Text, in the context of culinary scholarship, refers to written or printed documentation—recipes, ingredient lists, cooking instructions, and food literature—that serves as the primary medium for transmitting culinary knowledge across cultures and generations. The culinary text encompasses diverse formats: handwritten manuscripts, printed cookbooks, instructional manuals, and digital records. These texts function as both technical guides and cultural artifacts, encoding not only procedural information but also the values, ingredients, and techniques distinctive to particular regions and time periods. The interpretation and adaptation of culinary texts has historically shaped cooking practices worldwide, from medieval European manuscripts to modern standardized recipes.

Culinary Uses

Culinary texts serve as foundational tools in recipe development, kitchen instruction, and culinary education.
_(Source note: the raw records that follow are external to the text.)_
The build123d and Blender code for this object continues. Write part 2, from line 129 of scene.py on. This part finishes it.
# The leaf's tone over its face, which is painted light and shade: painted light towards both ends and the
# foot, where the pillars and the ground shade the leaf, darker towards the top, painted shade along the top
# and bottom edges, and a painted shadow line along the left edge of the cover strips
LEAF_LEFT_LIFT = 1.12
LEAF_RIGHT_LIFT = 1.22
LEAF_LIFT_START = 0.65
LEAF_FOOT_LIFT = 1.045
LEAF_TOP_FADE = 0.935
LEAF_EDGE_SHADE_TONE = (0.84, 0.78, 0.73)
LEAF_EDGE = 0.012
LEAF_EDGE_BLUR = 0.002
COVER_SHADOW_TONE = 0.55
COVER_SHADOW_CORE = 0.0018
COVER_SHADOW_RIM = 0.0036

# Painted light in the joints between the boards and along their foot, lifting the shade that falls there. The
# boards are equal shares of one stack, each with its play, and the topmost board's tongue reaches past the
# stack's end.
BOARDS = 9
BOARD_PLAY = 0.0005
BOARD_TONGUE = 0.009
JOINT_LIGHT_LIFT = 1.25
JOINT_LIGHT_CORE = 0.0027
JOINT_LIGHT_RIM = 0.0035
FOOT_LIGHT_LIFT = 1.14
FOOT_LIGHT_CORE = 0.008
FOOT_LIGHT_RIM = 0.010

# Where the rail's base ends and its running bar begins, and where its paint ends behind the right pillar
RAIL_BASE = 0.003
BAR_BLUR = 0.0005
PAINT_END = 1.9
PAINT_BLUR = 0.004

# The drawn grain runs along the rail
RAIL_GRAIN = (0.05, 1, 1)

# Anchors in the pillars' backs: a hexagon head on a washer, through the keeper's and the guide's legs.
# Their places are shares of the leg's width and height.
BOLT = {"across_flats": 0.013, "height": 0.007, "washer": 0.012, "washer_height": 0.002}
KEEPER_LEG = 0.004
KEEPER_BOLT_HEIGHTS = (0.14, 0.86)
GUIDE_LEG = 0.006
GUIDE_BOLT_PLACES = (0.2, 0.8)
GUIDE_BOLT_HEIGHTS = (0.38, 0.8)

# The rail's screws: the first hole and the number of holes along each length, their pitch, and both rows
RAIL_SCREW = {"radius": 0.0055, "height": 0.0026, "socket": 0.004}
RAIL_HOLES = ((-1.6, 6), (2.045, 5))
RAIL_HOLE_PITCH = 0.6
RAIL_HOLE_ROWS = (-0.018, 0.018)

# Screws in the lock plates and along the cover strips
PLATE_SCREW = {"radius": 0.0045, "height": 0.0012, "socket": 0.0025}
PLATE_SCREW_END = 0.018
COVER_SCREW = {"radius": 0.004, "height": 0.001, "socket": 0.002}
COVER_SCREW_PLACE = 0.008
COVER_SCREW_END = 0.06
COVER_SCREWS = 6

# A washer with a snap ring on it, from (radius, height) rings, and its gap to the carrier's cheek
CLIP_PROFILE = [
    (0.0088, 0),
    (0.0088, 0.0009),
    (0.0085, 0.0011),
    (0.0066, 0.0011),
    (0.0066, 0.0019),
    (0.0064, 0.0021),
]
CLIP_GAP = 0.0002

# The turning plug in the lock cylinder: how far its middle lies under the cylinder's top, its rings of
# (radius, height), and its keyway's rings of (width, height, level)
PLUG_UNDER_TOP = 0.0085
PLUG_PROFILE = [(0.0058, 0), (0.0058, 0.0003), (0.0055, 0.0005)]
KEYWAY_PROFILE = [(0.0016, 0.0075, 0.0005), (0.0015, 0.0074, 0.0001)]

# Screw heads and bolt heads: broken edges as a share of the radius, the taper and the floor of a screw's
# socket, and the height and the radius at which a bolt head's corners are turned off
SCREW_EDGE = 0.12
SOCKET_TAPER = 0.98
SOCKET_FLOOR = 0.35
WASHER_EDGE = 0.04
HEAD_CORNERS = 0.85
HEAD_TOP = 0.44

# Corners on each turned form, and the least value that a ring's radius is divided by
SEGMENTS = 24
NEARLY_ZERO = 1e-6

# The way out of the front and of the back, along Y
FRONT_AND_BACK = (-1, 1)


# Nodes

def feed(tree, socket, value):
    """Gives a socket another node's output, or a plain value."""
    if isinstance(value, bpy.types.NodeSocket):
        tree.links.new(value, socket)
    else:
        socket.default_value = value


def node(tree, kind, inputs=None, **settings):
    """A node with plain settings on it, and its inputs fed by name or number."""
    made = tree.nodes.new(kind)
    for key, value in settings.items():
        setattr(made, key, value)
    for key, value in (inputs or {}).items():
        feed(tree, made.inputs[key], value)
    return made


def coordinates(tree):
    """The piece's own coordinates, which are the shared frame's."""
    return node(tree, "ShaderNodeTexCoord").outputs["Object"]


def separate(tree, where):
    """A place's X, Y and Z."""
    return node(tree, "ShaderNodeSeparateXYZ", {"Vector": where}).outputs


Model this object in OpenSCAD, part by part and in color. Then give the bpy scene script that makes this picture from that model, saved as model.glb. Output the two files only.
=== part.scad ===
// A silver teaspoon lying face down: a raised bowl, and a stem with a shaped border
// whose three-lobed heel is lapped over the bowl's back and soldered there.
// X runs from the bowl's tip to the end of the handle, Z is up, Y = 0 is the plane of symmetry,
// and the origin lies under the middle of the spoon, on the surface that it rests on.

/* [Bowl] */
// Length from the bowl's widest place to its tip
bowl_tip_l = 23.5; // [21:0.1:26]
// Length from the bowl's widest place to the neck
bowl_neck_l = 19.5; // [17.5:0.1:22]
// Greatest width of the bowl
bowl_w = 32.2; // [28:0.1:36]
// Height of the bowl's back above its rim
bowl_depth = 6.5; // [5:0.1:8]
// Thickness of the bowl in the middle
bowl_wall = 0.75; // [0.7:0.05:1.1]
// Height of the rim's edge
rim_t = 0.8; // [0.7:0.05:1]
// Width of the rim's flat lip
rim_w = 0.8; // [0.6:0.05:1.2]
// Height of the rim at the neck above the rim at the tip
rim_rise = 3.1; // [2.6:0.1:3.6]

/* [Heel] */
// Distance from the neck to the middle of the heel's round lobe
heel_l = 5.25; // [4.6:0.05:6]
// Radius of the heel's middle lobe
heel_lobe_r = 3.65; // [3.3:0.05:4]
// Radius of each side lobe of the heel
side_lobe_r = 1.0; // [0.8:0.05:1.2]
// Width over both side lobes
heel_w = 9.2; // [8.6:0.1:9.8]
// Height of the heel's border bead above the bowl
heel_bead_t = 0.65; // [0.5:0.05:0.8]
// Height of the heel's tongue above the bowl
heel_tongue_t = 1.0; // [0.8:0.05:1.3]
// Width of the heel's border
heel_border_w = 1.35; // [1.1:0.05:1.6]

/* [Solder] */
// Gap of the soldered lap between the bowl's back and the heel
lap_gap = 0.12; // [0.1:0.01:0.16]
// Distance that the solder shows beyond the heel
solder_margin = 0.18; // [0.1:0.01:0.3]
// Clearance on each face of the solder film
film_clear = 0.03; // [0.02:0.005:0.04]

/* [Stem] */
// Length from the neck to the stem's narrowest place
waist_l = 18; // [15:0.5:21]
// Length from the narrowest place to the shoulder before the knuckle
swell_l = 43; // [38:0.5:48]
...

They provide standardized measurements, cooking times, ingredient specifications, and technique descriptions necessary for reproducible results. Texts function across multiple contexts: as training materials for professional chefs, guides for home cooks, historical records of traditional cuisines, and references for ingredient substitution and adaptation. The clarity and precision of written instructions directly influence cooking outcomes, making the quality of culinary text essential to both amateur and professional food preparation. Texts also facilitate cross-cultural culinary exchange by documenting and preserving regional cooking methods.